Directly around the home, more formal elements are used including exquisite magnolia Little Gem and hedges of rosemary, plumbago, dwarf lilly pilly (Acmena Allyn Magic) and dwarf murraya (Min-A-Min).
Drifts of plants create flowing transition from one area to another. Zebra grass, plectranthus, gingers and several double white-flowering brugmansias are repeated, defining links.
Fountain grass (on the left) sways in the wind while narrow leaved spider lilies (on the right) shimmer.
Superbly crafted rock walls support raised herb gardens and surrounding gravel paths make access easy.
The main bedroom is in a separate building, facing northeast to catch the morning sun.
A frangipani shades the window in summer, and allows welcome sun in winter.
Terraced veggie beds are used year-round.
Jenny’s mosaic works are appealing features wherever they appear.
Hot hues work well in this riparian area. Flames of orange canna lilies fringe the pond, drawing attention especially en masse.
“This is a good spot for picnics,” Alister says, referring to an open-sided shelter, rustic timber seats and tables beneath graceful melaleucas at the water’s edge.
Jenny and Mindy (now in doggy heaven) explore the stepping stones which allow access across the floodway at the bottom of the garden.
Russet fronds on a swamp cypress in late winter before being replaced with lush new growth.
Various shapes and angles around the garden and home allow for a variety of growing conditions.

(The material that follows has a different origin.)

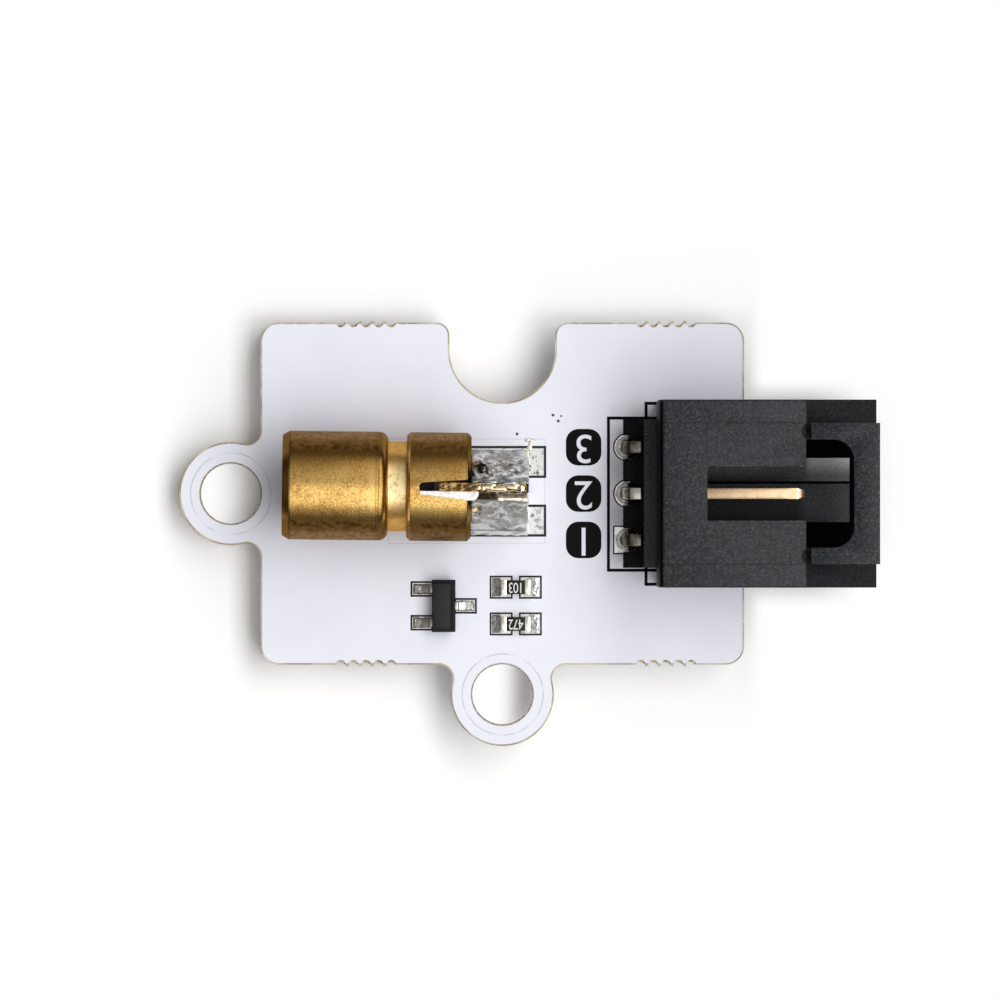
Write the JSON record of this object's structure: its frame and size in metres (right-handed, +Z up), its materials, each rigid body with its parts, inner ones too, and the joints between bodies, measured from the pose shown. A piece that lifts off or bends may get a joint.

At Murrakaia both the home and garden are sensitively designed, and imbued with beauty. There’s a superb balance between open space and intimate places. Layers of textural diversity in foliage outside, and furnishings inside add a rich narrative. Colour teases and tempts, and lures the visitor on a rich, culturally-inspired journey, without even leaving the country.
Thank you – a very interesting garden. Some people are so clever.
Jackie Rouse, Brisbane
Great story and blog… and as usual gorgeous photography!
Garden writer, Springfields Garden Centre
This is a fabulous house and garden in one of the best gardening areas in Australia I think!
Author and garden writer
This post is terrific – I enjoyed the pictures and the commentary.